[Object modeling scripts]
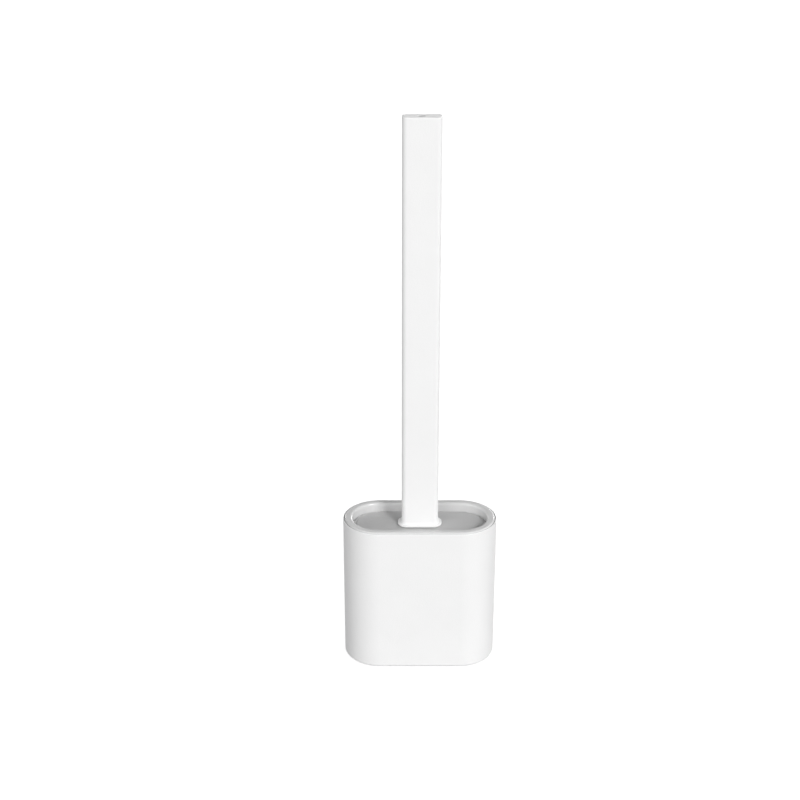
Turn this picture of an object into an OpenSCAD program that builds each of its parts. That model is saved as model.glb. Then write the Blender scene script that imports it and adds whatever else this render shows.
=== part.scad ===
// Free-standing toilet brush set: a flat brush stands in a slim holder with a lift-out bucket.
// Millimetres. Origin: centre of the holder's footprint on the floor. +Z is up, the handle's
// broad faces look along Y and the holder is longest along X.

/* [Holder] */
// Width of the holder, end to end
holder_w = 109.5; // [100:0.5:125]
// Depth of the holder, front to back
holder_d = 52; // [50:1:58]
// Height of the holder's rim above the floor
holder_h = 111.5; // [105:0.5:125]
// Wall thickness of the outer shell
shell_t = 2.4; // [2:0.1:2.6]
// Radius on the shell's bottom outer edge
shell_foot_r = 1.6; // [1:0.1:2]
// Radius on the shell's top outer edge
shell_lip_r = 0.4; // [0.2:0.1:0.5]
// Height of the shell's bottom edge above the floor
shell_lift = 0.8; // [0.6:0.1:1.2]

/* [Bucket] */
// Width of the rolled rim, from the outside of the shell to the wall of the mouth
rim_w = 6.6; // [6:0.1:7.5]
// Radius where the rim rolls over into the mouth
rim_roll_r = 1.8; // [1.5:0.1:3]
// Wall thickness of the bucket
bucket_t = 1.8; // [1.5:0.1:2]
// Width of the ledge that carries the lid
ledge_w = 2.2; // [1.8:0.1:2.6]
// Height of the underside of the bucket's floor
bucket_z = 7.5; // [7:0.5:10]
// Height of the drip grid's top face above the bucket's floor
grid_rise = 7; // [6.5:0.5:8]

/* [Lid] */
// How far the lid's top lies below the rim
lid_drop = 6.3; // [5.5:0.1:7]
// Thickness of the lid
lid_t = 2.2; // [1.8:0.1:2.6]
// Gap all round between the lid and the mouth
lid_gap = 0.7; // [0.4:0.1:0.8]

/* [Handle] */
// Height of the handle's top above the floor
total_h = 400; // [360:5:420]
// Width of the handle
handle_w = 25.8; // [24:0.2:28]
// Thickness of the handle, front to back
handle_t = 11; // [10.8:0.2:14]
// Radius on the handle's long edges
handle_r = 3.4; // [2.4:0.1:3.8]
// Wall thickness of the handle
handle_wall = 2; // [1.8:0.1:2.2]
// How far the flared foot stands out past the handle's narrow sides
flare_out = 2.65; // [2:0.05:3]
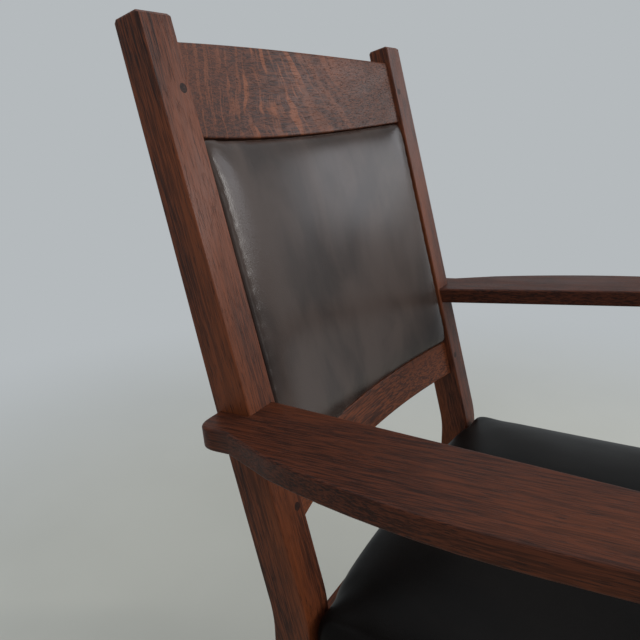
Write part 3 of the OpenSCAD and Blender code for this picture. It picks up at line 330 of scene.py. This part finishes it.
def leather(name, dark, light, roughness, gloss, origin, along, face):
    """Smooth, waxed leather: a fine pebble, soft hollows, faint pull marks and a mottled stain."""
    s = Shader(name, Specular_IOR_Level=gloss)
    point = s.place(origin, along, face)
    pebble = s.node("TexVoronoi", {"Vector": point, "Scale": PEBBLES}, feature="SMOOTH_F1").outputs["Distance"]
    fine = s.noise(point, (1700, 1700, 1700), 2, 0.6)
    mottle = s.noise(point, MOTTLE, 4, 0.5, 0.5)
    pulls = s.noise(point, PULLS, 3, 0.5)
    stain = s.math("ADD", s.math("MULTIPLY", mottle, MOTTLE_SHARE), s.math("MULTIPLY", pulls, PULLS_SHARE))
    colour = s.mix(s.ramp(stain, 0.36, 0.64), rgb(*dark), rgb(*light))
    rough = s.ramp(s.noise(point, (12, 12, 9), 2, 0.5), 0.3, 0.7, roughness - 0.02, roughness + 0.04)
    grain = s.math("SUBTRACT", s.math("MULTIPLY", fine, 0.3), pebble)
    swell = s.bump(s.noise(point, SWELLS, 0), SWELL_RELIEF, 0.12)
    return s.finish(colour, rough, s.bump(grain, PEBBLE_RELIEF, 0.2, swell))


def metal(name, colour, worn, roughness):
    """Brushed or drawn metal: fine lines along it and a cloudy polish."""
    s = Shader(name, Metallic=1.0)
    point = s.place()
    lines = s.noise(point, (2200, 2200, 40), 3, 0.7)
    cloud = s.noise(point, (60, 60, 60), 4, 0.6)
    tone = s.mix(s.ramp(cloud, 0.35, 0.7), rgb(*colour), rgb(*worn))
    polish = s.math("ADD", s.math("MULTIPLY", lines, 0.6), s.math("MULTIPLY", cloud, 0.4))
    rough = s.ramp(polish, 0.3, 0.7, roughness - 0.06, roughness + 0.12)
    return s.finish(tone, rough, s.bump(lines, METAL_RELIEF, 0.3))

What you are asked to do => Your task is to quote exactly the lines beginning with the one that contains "Write part 3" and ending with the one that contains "PEBBLE_RELIEF, 0.2, swell))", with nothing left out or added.

Correct result =>
Write part 3 of the OpenSCAD and Blender code for this picture. It picks up at line 330 of scene.py. This part finishes it.
def leather(name, dark, light, roughness, gloss, origin, along, face):
    """Smooth, waxed leather: a fine pebble, soft hollows, faint pull marks and a mottled stain."""
    s = Shader(name, Specular_IOR_Level=gloss)
    point = s.place(origin, along, face)
    pebble = s.node("TexVoronoi", {"Vector": point, "Scale": PEBBLES}, feature="SMOOTH_F1").outputs["Distance"]
    fine = s.noise(point, (1700, 1700, 1700), 2, 0.6)
    mottle = s.noise(point, MOTTLE, 4, 0.5, 0.5)
    pulls = s.noise(point, PULLS, 3, 0.5)
    stain = s.math("ADD", s.math("MULTIPLY", mottle, MOTTLE_SHARE), s.math("MULTIPLY", pulls, PULLS_SHARE))
    colour = s.mix(s.ramp(stain, 0.36, 0.64), rgb(*dark), rgb(*light))
    rough = s.ramp(s.noise(point, (12, 12, 9), 2, 0.5), 0.3, 0.7, roughness - 0.02, roughness + 0.04)
    grain = s.math("SUBTRACT", s.math("MULTIPLY", fine, 0.3), pebble)
    swell = s.bump(s.noise(point, SWELLS, 0), SWELL_RELIEF, 0.12)
    return s.finish(colour, rough, s.bump(grain, PEBBLE_RELIEF, 0.2, swell))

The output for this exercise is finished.